Anna wrote the superintendent of Andrews Methodist Church Sunday School in Grafton, W.Va., suggesting the church in which her mother had taught for 20 years celebrate a Mother’s Day in her honor.

The following year, on May 10, 1908, the first official Mother’s Day service was held in the church. West Virginia Gov. William E. Glasscock issued the first Mother’s Day proclamation on April 26, 1910. In 1912, at the General Methodist Conference in Minneapolis, Anna Jarvis was recognized as the founder of Mother’s Day.

A joint resolution in the U.S. Congress designated the second Sunday in May as Mother’s Day. In 1914, President Woodrow Wilson approved Mother’s Day as a national holiday.

Regarding its ancient history, the Encyclopedia Britannica described Mother’s Day as “a festival derived from the customs of mother worship in ancient Greece” with “ceremonies to Cybele, the Great Mother of the gods.”

The New York Times of May 10, 1953, reported, “In spite of the popularity of Cybele ... and sporadic occasions honoring mothers during the Middle Ages, it was not until 1914 that the proper combination of sentimentality, idealistic promotion and hard business sense impelled the United States Congress to designate the second Sunday in May as Mother’s Day.”

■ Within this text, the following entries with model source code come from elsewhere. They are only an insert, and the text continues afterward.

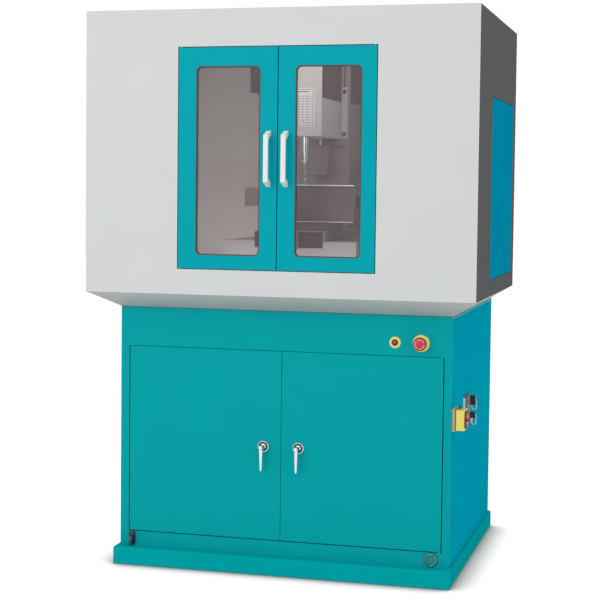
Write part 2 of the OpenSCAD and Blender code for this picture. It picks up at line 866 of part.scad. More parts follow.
// The column casting: cored from behind, with two ways in front and the Z screw's bearing bracket
module column() {
    color("#c4c8c9") {
        difference() {
            block(-column_w / 2, column_w / 2, column_y0, column_y1, bed_z1, column_z1);
            block(-column_w / 2 + column_wall, column_w / 2 - column_wall,
                  column_y0 + column_wall, column_y1 + 1, bed_z1 + column_wall, column_z1 - column_wall);
        }
        for (side = [-1, 1])
            block(side * way_x - (side < 0 ? way_w : 0), side * way_x + (side < 0 ? 0 : way_w),
                  column_y0 - way_t, column_y0, z_bracket_z1, column_z1);
        difference() {
            block(-motor_a / 2, motor_a / 2, z_screw_y - motor_a / 2, column_y0, z_bracket_z0, z_bracket_z1);
            bar_z(0, z_screw_y, z_bracket_z0 - 1, z_bracket_z1 + 1, screw_r + pin_clear);
        }
    }
}

// A square axis motor that grips a screw's end: the screw runs along X, Y or Z into its open face
module fixed_axis_motors() {
    half = motor_a / 2;
    color("#26282b") {
        difference() {
            block(-half, half, bed_y0 - motor_len, bed_y0, y_screw_z - half, y_screw_z + half);
            bar_y(0, bed_y0 - motor_grip - 1, bed_y0 + 1, y_screw_z, screw_r + pin_clear);
        }
        difference() {
            block(-half, half, z_screw_y - half, z_screw_y + half, z_bracket_z0 - motor_len, z_bracket_z0);
            bar_z(0, z_screw_y, z_bracket_z0 - motor_grip - 1, z_bracket_z0 + 1, screw_r + pin_clear);
        }
    }
}

module y_ball_screw() {
    color("#b9bcbe") bar_y(0, bed_y0 - motor_grip, y_screw_y1 - seat_clear, y_screw_z, screw_r);
}

module z_ball_screw() {
    color("#b9bcbe") bar_z(0, z_screw_y, z_bracket_z0 - motor_grip, z_screw_z1, screw_r);
}

module saddle() {
    nut_y0 = table_mid_y - nut_d / 2;
    nut_y1 = table_mid_y + nut_d / 2;
    color("#9aa0a3") difference() {
        union() {
            block(-saddle_w / 2, saddle_w / 2, table_y0 + saddle_inset, table_y1 - saddle_inset,
                  saddle_z0, saddle_z1);
            block(-nut_w / 2, nut_w / 2, nut_y0, nut_y1, y_screw_z - nut_w / 2, saddle_z0);
            block(-nut_w / 2, nut_w / 2, nut_y0, nut_y1, saddle_z1, x_screw_z + nut_w / 2 - 2);
        }
        bar_y(0, nut_y0 - 1, nut_y1 + 1, y_screw_z, screw_r + pin_clear);
        bar_x(-nut_w, nut_w, table_mid_y, x_screw_z, screw_r + pin_clear);
    }
}

module table() {
    slot_z = table_top - slot_throat_t;
    color("#c2c5c7") difference() {
        union() {
            block(table_x0, table_x1, table_y0, table_y1, table_top - plate_t, table_top);
            for (y = [table_y0, table_y1 - table_way_w])
                block(table_x0, table_x1, y, y + table_way_w, table_z0, table_top - plate_t);
            for (x = [table_x0, table_x1 - bracket_t])
                block(x, x + bracket_t, table_mid_y - bracket_w / 2, table_mid_y + bracket_w / 2,
                      table_z0, table_top - plate_t);
        }
        for (i = [-1, 0, 1]) {
            y = table_mid_y + i * slot_pitch;
            block(table_x0 - 1, table_x1 + 1, y - slot_w / 2, y + slot_w / 2, slot_z - 1, table_top + 1);
            block(table_x0 - 1, table_x1 + 1, y - slot_head_w / 2, y + slot_head_w / 2,
                  slot_z - slot_head_t, slot_z);
        }
        bar_x(table_x0 - 1, table_x1 + 1, table_mid_y, x_screw_z, screw_r + pin_clear);
    }
}

module table_apron() {
    color("#8d9396")
        block(table_x0, table_x1, table_y0 - sheet, table_y0, table_top - apron_drop, table_top - sheet);
}

module x_axis_motor() {
    half = motor_a / 2;
    color("#26282b") difference() {
        block(table_x0 - motor_len, table_x0, table_mid_y - half, table_mid_y + half,
              table_z0, table_z0 + motor_a);
        bar_x(table_x0 - motor_grip - 1, table_x0 + 1, table_mid_y, x_screw_z, screw_r + pin_clear);
    }
}

module x_ball_screw() {
    color("#b9bcbe") bar_x(table_x0 - motor_grip, table_x1 - 1, table_mid_y, x_screw_z, screw_r);
}

module spindle_head() {
    inset = cover_wall + slide_clear;
    color("#aeb3b5") difference() {
        union() {
            block(-head_w / 2 + inset, head_w / 2 - inset, head_y0 + inset, column_y0 - way_t - slide_clear,
                  head_z0, head_z0 + casting_h);
            block(-nut_d / 2, nut_d / 2, column_y0 - way_t - 1, column_y0 - slide_clear,
                  head_z0, head_z0 + casting_h);
        }
        bar_z(0, spindle_y, head_z0 - 1, head_z0 + casting_h + 1, spindle_shaft_r + pin_clear);
        bar_z(0, z_screw_y, head_z0 - 1, head_z0 + casting_h + 1, screw_r + pin_clear);
    }
}

// The head's sheet cover, open below and behind, and notched at its top for the Z screw
module head_cover() {
    y1 = column_y0 - way_t - slide_clear;
    notch = screw_r + 6;
    color("#d8dbdb") difference() {
        block(-head_w / 2, head_w / 2, head_y0, y1, head_z0, head_z1);
        block(-head_w / 2 + cover_wall, head_w / 2 - cover_wall, head_y0 + cover_wall, y1 + 1,
              head_z0 - 1, head_z1 - cover_wall);
        block(-notch, notch, z_screw_y - notch, y1 + 1, head_z1 - cover_wall - 1, head_z1 + 1);
    }
}

module spindle_motor() {
    color("#2f3236") block(-head_w / 2 - motor_box_w, -head_w / 2, spindle_y - motor_box_w / 2,
                           spindle_y + motor_box_w / 2, head_z1 - motor_box_w, head_z1);
}

module spindle() {
    nose_z1 = head_z0 - slide_clear;
    nose_z0 = collet_z0 + collet_len;
    pulley_z0 = head_z0 + casting_h + slide_clear;
    color("#c9cdd0") difference() {
        union() {
            bar_z(0, spindle_y, nose_z1, pulley_z0, spindle_shaft_r);
            bar_z(0, spindle_y, pulley_z0, pulley_z0 + pulley_h, pulley_r);
            bar_z(0, spindle_y, nose_z0, nose_z1, spindle_nose_r);
            bar_z(0, spindle_y, collet_z0, nose_z0, collet_r);
        }
        bar_z(0, spindle_y, collet_z0 - 1, nose_z0, mill_r + pin_clear);
    }
}

module end_mill() {
    color("#dfe2e4") bar_z(0, spindle_y, table_top + mill_clear, collet_z0 + collet_len, mill_r);
}

// Three drives fixed to the cabinet's back
module servo_drives() {
    color("#3b4046") for (i = [0:2])
        translate([drive_x + i * drive_pitch, base_y1 - sheet - drive_d, drive_z])
            cube([drive_w, drive_d, drive_h]);
}

module coolant_tank() {
    color("#b4babd") translate([tank_x, tank_y, plinth_h]) difference() {
        cube([tank_w, tank_d, tank_h]);
        translate([sheet, sheet, sheet]) cube([tank_w - 2 * sheet, tank_d - 2 * sheet, tank_h]);
    }
}

plinth();
base_front_frame();
base_left_side();
base_right_side();
base_back_panel();
base_deck();
base_hinge_pins();
chip_tray();
drain_fitting();
cable_port_ring();
enclosure_front();
enclosure_left_side();
enclosure_right_side();
enclosure_roof();
enclosure_back();
side_access_panel();
window_hinge_pins();
window_door_left();
window_glass_left();
window_gasket_left();
door_pull_left();
window_door_right();
window_glass_right();
window_gasket_right();
door_pull_right();
base_door_left();
handle_rosette_left();
handle_lever_left();
base_door_right();
handle_rosette_right();
handle_lever_right();
power_button_body();
power_button_cap();
estop_body();
estop_plunger();
estop_head();
isolator_backplate();
isolator_box();
isolator_knob();
connector_housing();
connector_cover();
connector_bail_upper();
connector_bail_lower();
machine_bed();
column();
fixed_axis_motors();
y_ball_screw();
z_ball_screw();
saddle();
x_axis_motor();
x_ball_screw();
table();
table_apron();
spindle_head();
head_cover();
spindle_motor();
spindle();
end_mill();
servo_drives();
coolant_tank();
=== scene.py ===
"""Enclosed CNC milling machine: its finishes, rounded sheet edges, trim, studio and camera."""

import json
import math

import bpy
from mathutils import Matrix, Vector


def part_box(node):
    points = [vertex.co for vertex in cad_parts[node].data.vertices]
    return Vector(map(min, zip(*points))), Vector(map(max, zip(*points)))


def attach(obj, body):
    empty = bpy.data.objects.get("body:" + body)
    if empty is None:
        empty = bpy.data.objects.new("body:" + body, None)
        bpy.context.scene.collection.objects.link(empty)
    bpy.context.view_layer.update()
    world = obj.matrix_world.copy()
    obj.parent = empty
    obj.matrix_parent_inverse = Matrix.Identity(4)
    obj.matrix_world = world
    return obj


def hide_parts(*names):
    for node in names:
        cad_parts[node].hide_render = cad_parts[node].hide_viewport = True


MM = 0.001
# Corners closer than this become one
WELD = 0.005 * MM

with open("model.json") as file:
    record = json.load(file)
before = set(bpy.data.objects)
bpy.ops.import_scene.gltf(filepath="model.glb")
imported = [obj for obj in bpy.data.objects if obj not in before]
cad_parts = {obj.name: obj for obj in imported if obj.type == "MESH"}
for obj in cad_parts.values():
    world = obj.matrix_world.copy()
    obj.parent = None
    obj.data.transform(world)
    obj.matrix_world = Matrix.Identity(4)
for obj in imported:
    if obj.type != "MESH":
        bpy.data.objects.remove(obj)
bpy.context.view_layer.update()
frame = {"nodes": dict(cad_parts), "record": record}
nodes = frame["nodes"]
body_of_node = {}
for body_name, members in frame["record"]["behaviour"]["bodies"].items():
    for member in members:
        body_of_node[member] = body_name
slot_of_node = {s["node"]: s["material_slot"] for s in frame["record"]["subparts"]}

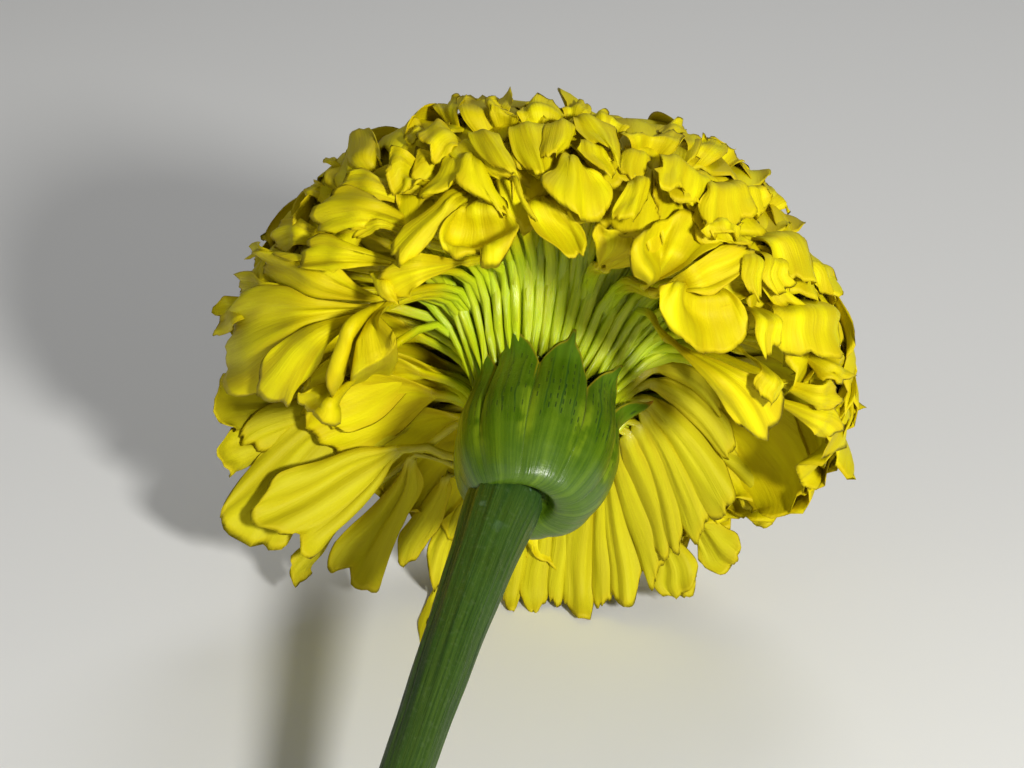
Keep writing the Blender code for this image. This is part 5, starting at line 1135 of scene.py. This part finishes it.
def add_peduncle(material):
    share = 1 - (1 - np.linspace(0, 1, STEM_STATIONS)) ** 1.25
    middle = stem_middle(share)
    steps = np.linalg.norm(np.diff(middle, axis=0), axis=1)
    from_cut = np.concatenate(([0], np.cumsum(steps)))
    below = from_cut[-1] - from_cut
    radius = (2.5 + 2.55 * np.exp(-below / 32)) * (1 - 0.06 * np.exp(-((below / 2) ** 2)))
    radius = radius * (1 + 0.012 * np.sin(from_cut / 5.1) + 0.01 * np.sin(from_cut / 2.3 + 1))
    tangent = unit(np.gradient(middle, axis=0))
    side = unit(np.cross(tangent, (0, 0, 1.0)))
    up = np.cross(side, tangent)
    turn = np.linspace(0, 2 * math.pi, STEM_AROUND, endpoint=False)[None, :]
    drift = 0.25 * np.sin(from_cut / 23)[:, None]
    ribs = 0.016 * np.cos(10 * (turn + drift)) + 0.010 * np.cos(23 * (turn + drift) + 1) + 0.006 * np.cos(38 * (turn + drift))
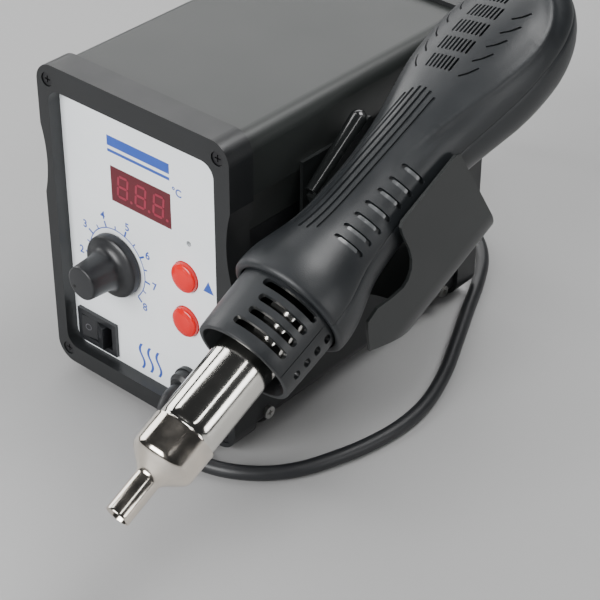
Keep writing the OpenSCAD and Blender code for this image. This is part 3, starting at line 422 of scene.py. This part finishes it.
def skin_cutter(bm, path, width, depth, surface=skin, radius=skin_radius, rise=2.0, cuts=14, taper=0.0):
    """A bar with round ends that follows a path on a surface, for cutting a groove or slot into it."""
    length = sum(hypot(q[0] - p[0], radians(q[1] - p[1]) * radius(p[0], p[1]))
                 for p, q in zip(path, path[1:]))
    end = min(0.49, width / 2 / max(length, 0.01))

    def shape(u, v, w):
        # the cuts lie closer together towards the round ends
        u = 0.5 - 0.5 * cos(pi * u)
        s, a, ds, da = along(path, u)
        r = radius(s, a)
        across = Vector((-radians(da) * r, ds)).normalized()
        near = min(u, 1 - u)
        half = width / 2
        if near < end:
            half *= sqrt(max(0.0, 1 - ((end - near) / end) ** 2)) * (1 - BLUNT) + BLUNT
        if w < 0:
            half *= 1 - taper
        s2 = s + across.x * v * half
        a2 = a + across.y * v * half / radians(1) / r
        return surface(s2, a2, rise if w > 0 else -depth)

    bar(bm, cuts, shape)


# The ridge's line on the right-hand side: distance and angle
RIDGE = smooth_path([(160, 40), (172, 46), (184, 53), (198, 62), (212, 68), (226, 71), (238, 67), (248, 55),
                     (255, 35), (258, 0)], 7)
RIDGE_PLACES = [skin(s, a) for s, a in RIDGE]
RIDGE_HALF_WIDTH = 1.7


def ridge_rise(place, s, a, height):
    """Rise of the ridge that runs round the air intake, at a place on the skin."""
    if s < 150 or abs(a) > 92:
        return 0.0
    mirror = Vector((abs(place.x), place.y, place.z))
    near = min((mirror - q).length for q in RIDGE_PLACES)
    fade = min(1.0, max(0.0, (s - 156) / 26))
    return fade * height * exp(-(near / RIDGE_HALF_WIDTH) ** 2)


def handle_shell(side, looks):
    """One half of the handle as a wall with a rolled front lip: +1 is the upper half, -1 the lower one."""
    steps, split, wall = 88, 0.12, 1.9
    step_w, step_d = 0.9, 0.25
    height = looks.ridge_height / MM
    # each ring's distance, and how far it lies outside the skin: the front lip is rolled inward
    rings = [(97.4, -3.1), (96.6, -2.9), (96.0, -2.4), (95.75, -1.6), (95.75, -0.8), (96.1, -0.3),
             (96.8, -0.05)]
    s = 98.0
    while s < 260.8:
        rings.append((s, 0.0))
        # closer together where the ridge runs
        s += 1.15 if s > 156 else 1.6
    rings += [(261.3, -0.05), (261.9, -0.35), (262.15, -1.1), (262.15, -2.6)]

    def ring_places(s, off):
        out = []
        for i in range(steps + 1):
            a = 180 * i / steps - side * 90
            p = skin(s, a, off)
            rise = ridge_rise(p, s, a, height) if side > 0 else 0.0
            # a narrow step at the parting line
            edge = min(i, steps - i) / steps * pi * skin_radius(s, a)
            step = step_d * (1 - edge / step_w) if edge < step_w else 0.0
            p = skin(s, a, off + rise - step)
            p.z += side * split / 2
            out.append(p)
        return out

    bm = bmesh.new()
    row = [bm.verts.new(p) for p in ring_places(*rings[0])]
    edges = [bm.edges.new(pair) for pair in zip(row, row[1:])]
    for s, off in rings[1:]:
        made = bmesh.ops.extrude_edge_only(bm, edges=edges)["geom"]
        edges = [g for g in made if isinstance(g, bmesh.types.BMEdge)]
        new = {v for e in edges for v in e.verts}
        following = {e.other_vert(v): v for v in new for e in v.link_edges if e.other_vert(v) not in new}
        row = [following[v] for v in row]
        for v, p in zip(row, ring_places(s, off)):
            v.co = p
    bm.normal_update()
    outward = sum(f.normal.dot(Vector((f.calc_center_median().x, 0, f.calc_center_median().z)))
                  for f in bm.faces)
    if outward < 0:
        bmesh.ops.reverse_faces(bm, faces=bm.faces)
        bm.normal_update()
    bmesh.ops.solidify(bm, geom=bm.faces, thickness=wall)
    return bm


# Thumb grooves on each side of the handle: distance, and the angles where they start and end
THUMB_GROOVES = ((122.7, 36, 75), (128.3, 36, 76), (134.3, 37, 77), (140.3, 38, 77), (147, 40, 78),
                 (153.2, 42, 79), (160, 44, 80))


def painted_highlight_bars(depth):
    """A smooth raised bar of lighter grey in each thumb groove, a painted highlight for the shine of the
    groove's glossy side.
    """
    bm = bmesh.new()
    for s, a0, a1 in THUMB_GROOVES:
        for m in (-1, 1):
            path = [(s - 0.95, m * (a0 + 5)), (s - 0.25, m * (a1 - 8))]

            def surface(s2, a2, rise, middle=(s, (a0 + a1) / 2), reach=(a1 - a0) / 2):
                # the bar sinks into its groove towards both ends, so the painted highlight fades out there
                away = abs(abs(a2) - middle[1]) / reach
                return skin(s2, a2, rise - 0.5 * away ** 3 if rise > -1 else rise)
            skin_cutter(bm, path, 1.7, depth + 0.6, surface, cuts=14, rise=-0.1)
    return bm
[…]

By the 1920s, Jarvis had reportedly become so disillusioned by the commercialization of Mother’s Day that she and her sister, Ellsinore, spent their family inheritance campaigning against the holiday. Both died in poverty.

Recent surveys suggest what mothers want most is, not excessive spending, but good behavior, a day of leisure, a simple visit or phone call from their children with kind words of love and sincere appreciation.